Although this conversation is quite old I found it to help me determine the problems with My Ziggy - our Betta since adding Flourish Excel. Immediately after adding one-half the recommended dosage from the Flourish Excel label, Ziggy became lethorgic and did not eat more than one pellet each day. I noticed he gasped on a few occassions as I monitored his behavior after adding Flourish Excel. 25% - 30% water changes began daily for one week. I added less than 1-mil of Flourish Excel by measured eye-dropper and once again, Ziggy was lethargic and would not eat more than one pellet each day. Repeated those water changes and Ziggy is 100% active and eating like he normally does!!! No more Flourish Excel has been added since these last water changes and Flourish Excel will not be added. I have however, placed a fine-bubble air stone into Ziggy's 5-gallon Crescent acrylic aquarium, and he loves it. The plants are Amazon Swords, Windlove Java Fern, Ludwigia, Anubias, and I believe Wisteria.
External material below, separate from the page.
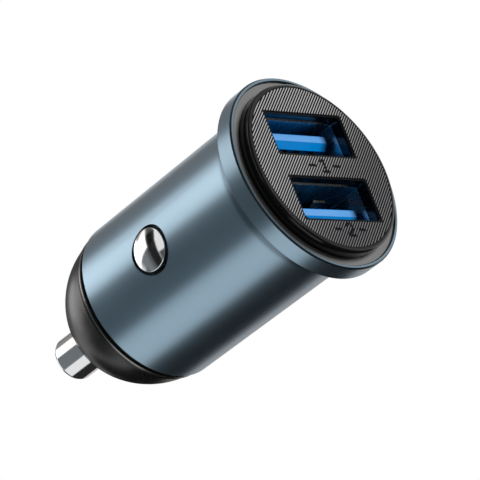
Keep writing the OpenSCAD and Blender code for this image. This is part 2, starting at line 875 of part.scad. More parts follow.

No huge difference was displayed in growth, BUT!!! Black Beard Algae, Brown Algae were reduced, only after adding Flourish Excel. This solution is not for Algae reduction but I have read other posts elsewhere that people get these same results. My 12-gallon Fluval Edge aquarium for Red Cherry Shrimp continues with doses of Flourish Excel and Jungle Val is really growing and this is a dramatic change as the Jungle Val was showing yellow ugly tears and holes dying for certain before I added Flourish Excel. The RCS seem fine and active but I perform 25% water changes every other day until Nitrates are ZERO!!! This aquarium has been very slow to cycle and yes--- the Red Cherry Shrimp have been in this aquarium through another complete cycle. YIKES!!! Hope this guides other Betta people about using Flourish Excel with Bettas.


----------